Back then hydrogen wasn’t the Wonder Drug for oil consumption; it was simply a better fuel. Canada had all the tools to make it viable — natural gas, hydroelectricity, hydrogen-poor Oil Sands, electrolysis technology (which produces hydrogen from water), and a head start — and Scott had $10 million of public/private investment through Ontario’s government to help revolutionize an energy-addicted world.

He started the institute in 1982 and within two years had refined a 500-watt fuel cell, the building block of a hydrogen economy that produces electricity with little or no carbon byproducts. The project drew scientists from around the world, including Americans whose government was still trying to figure out which Middle Eastern country to destabilize next to make sure crude kept flowing.

Scott discovered that going to the office was the most fun he’d ever had, and this was a guy who did his doctoral thesis on plasma propulsion in deep-space rockets. But he also found out that Canadian government leaders often looked at energy as a bargaining chip in power politics.

The switch from Pierre Trudeau’s energy vision to Brian Mulroney’s in 1984 put an end to most things that didn’t produce a short-term profit. It also gutted the Institute of Hydrogen Systems the same year because, as Scott puts it, the new slate of bureaucrats couldn’t wait to get rid of old ideas.

The malaise continued as Canadian politics retreated further into micromanagement. A $16-million initiative in 1988 in Alberta fell apart under the weight of an Ottawa-Quebec power struggle, and a proposed $100-million Agency For Hydrogen Systems in British Columbia in 1989 was skewered by an incoming NDP “technophobic” government.

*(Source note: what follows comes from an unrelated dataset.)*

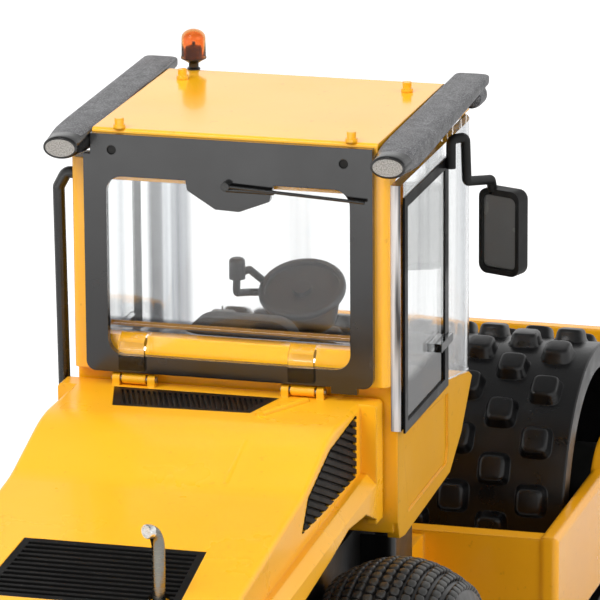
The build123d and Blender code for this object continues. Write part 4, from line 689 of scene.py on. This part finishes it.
def build_floor():
    """Pale floor that is white to the camera and keeps the object's shadow."""
    bpy.ops.mesh.primitive_plane_add(size=6.0, location=(0.0, 0.0, 0.0))
    floor = bpy.context.object
    floor.name = "floor"
    mat = bpy.data.materials.new("floor")
    mat.use_nodes = True
    nodes, links = mat.node_tree.nodes, mat.node_tree.links
    shader = nodes["Principled BSDF"]
    shader.inputs["Base Color"].default_value = (0.62, 0.62, 0.62, 1.0)
    shader.inputs["Roughness"].default_value = 0.9
    shader.inputs["Specular IOR Level"].default_value = 0.1
    glow = nodes.new("ShaderNodeEmission")
    glow.inputs["Color"].default_value = WHITE
    path, seen = seen_rays(nodes, links)
    level = nodes.new("ShaderNodeMath")
    level.operation = "MULTIPLY"
    level.inputs[1].default_value = 0.5
    links.new(seen, level.inputs[0])
    # the backdrop behind the camera rises into the light: only reflections see it
    sweep = way_ramp(nodes, links, "Object", "Y", -0.185, -0.235, 0.0, 0.9)
    mirrored = nodes.new("ShaderNodeMath")
    mirrored.operation = "MULTIPLY_ADD"
    links.new(sweep, mirrored.inputs[0])
    links.new(path.outputs["Is Glossy Ray"], mirrored.inputs[1])
    links.new(level.outputs[0], mirrored.inputs[2])
    links.new(mirrored.outputs[0], glow.inputs["Strength"])
    both = nodes.new("ShaderNodeAddShader")
    links.new(shader.outputs[0], both.inputs[0])
    links.new(glow.outputs[0], both.inputs[1])
    links.new(both.outputs[0], nodes["Material Output"].inputs[0])
    floor.data.materials.append(mat)


def build_world():
    """Soft even light; white to the camera and through clear parts."""
    world = bpy.data.worlds.new("studio")
    scene.world = world
    world.use_nodes = True
    nodes, links = world.node_tree.nodes, world.node_tree.links
    nodes.clear()
    out = nodes.new("ShaderNodeOutputWorld")
    soft, white = nodes.new("ShaderNodeBackground"), nodes.new("ShaderNodeBackground")
    for background in (soft, white):
        background.inputs["Color"].default_value = WHITE
        background.inputs["Strength"].default_value = 1.0
    path, seen = seen_rays(nodes, links)
    # mirror-like reflections meet a bright wall low down and a dimmer ceiling
    ceiling = way_ramp(nodes, links, "Generated", "Z", 0.36, 0.75, 1.0, 0.3)
    gloss = nodes.new("ShaderNodeMapRange")
    gloss.inputs["To Min"].default_value = 0.56
    links.new(ceiling, gloss.inputs["To Max"])
    links.new(path.outputs["Is Glossy Ray"], gloss.inputs["Value"])
    links.new(gloss.outputs[0], soft.inputs["Strength"])
    mix = nodes.new("ShaderNodeMixShader")
    links.new(seen, mix.inputs[0])
    links.new(soft.outputs[0], mix.inputs[1])
    links.new(white.outputs[0], mix.inputs[2])
    links.new(mix.outputs[0], out.inputs[0])


def lamp(name, place, target, size, watts, shine=False):
    """Round soft lamp aimed at the target; shine says whether reflections show it."""
    data = bpy.data.lights.new(name, "AREA")
    data.shape = "DISK"
    data.size = size
    data.energy = watts
    light = bpy.data.objects.new(name, data)
    light.location = place
    light.visible_glossy = shine
    light.rotation_euler = (Vector(target) - Vector(place)).to_track_quat("-Z", "Y").to_euler()
    scene.collection.objects.link(light)


build_floor()
build_world()
lamp("key", (-0.30, -0.55, 0.60), (0.0, -0.01, 0.03), 0.55, 4.9)
lamp("glint", (-0.20, -0.42, 0.62), (0.0, -0.01, 0.03), 0.14, 0.35, shine=True)
lamp("top", (-0.15, 0.10, 0.80), (0.0, 0.0, 0.03), 0.5, 1.2)
lamp("side", (0.66, -0.14, 0.42), (0.0, 0.0, 0.03), 0.5, 2.7)
scene.view_settings.view_transform = "Standard"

“That was it for me and government. Here we had the world locked on the teat of fossil fuels, and Canadian courage was slipping away,” recalls Scott who ended up at the University of Victoria when chancellor Bob Alexander asked him to set up the Institute of Integrated Energy Systems (IESVic).

The two men had met at a conference in Vancouver and after a few drinks discovered they had played in the same high school jazz band in Belleville, Scott on sax, Alexander on trumpet. The academic also introduced the scientist to Geoffrey Ballard, who was being forced out of Ballard Power Systems, a company he had founded and that was the world’s leading hydrogen fuel-cell producer.

And it was the example of Ballard Power Systems that allowed the government, quite unintentionally, to squeeze hydrogen-energy funding to a trickle.

“In Canada the fuel cell effort is driven by industry whereas it seems to be government driven in the rest of the world,” says Francois Girard, research officer at the National Research Council’s National Fuel Cell Program. Not far into the 1990s, Ballard had raised $57 million in the stock market and sold part of the company to car giant Daimler-Benz for another $35 million (and allowed fuel-cell patents funded by Canadian cash to be transferred to the German company). Why would a government offer public money to an industry that was being led so well by private enterprise?

Except Ballard was hemorrhaging cash, had a product that really wouldn’t compete in the market for another twenty to thirty years and was scaring the daylights out of every investor who thought hydrogen might be worth a flutter. It’s not much different today because private industry has never been inclined to wait for a return on investment.

Leaving alternative-energy research and development to market forces is like taking a hangnail to the emergency ward: it gets prioritized out the door. After midwifing the hydrogen and fuel-cell industries, Canadian leaders no longer wanted responsibility for helping it grow, even though it was destined to produce billions of dollars in commercial benefits. The whole scenario bore an eerie resemblance to the Avro Arrow project.

Not even the Americans were so short-sighted. While the U.S. government commits about US$200 million a year to hydrogen R&D and Japan is laying out US$3.1 billion over the next twenty-five years. Canada’s total investment since 1982 has been just $150 million, with only $20 million to $30 million available annually.

This might change once the federal-provincial turf war over the cost of adopting the Kyoto Protocol flares up again and everyone realizes that, yes, having a positive effect on climate change will actually cost more money. Then we can decide whether we are a nation that wants to precipitate positive effects or remain insulated in our own little oil slick. Using public cash to help Canadian hydrogen-energy companies innovate and compete seems like a no-brainer, especially because of the employment and production windfalls it can bring.

“I won’t hold my breath,” says Ned Djilali, IESVic’s current director. “Most governments in industrialized nations aren’t encumbered by the timidity of Canadians. While there has been substantial (public) funding here, there remains a serious lack of understanding [about] what a golden opportunity hydrogen offers for expansion of the Canadian economy.”

The University of Victoria institute is one of the few places in this country that looks at hydrogen in a realistic way. Men like Scott and Djilali understand intrinsically that access to energy is what defines and sustains societies.

Fuel-cell cars and batteries and portable power plants may fit nicely into corporate promotional material, but they “are just products for a rich society,” says Djilali. “I really can’t see them as a replacement for current uses because the technology is not nearly ready to compete here for existing demand. Real growth potential is going to come from creating hydrogen infrastructure that’s a hybrid of current technology, probably in developing countries. Maybe we can help them bypass the fossil-fuel stage altogether.”

If Djilali’s premise is correct, Canada still has a role to play. But it will take courage, cash and an ability to rise above the fundamentalism of both sides of the energy debate — the business boys and their market mechanisms or the environmentalists and their Damocles Sword of climate change. And it means listening to what David Scott has been saying for a very long time: “We will win if we use our energy as a platform, not if we buy other peoples’ technologies.”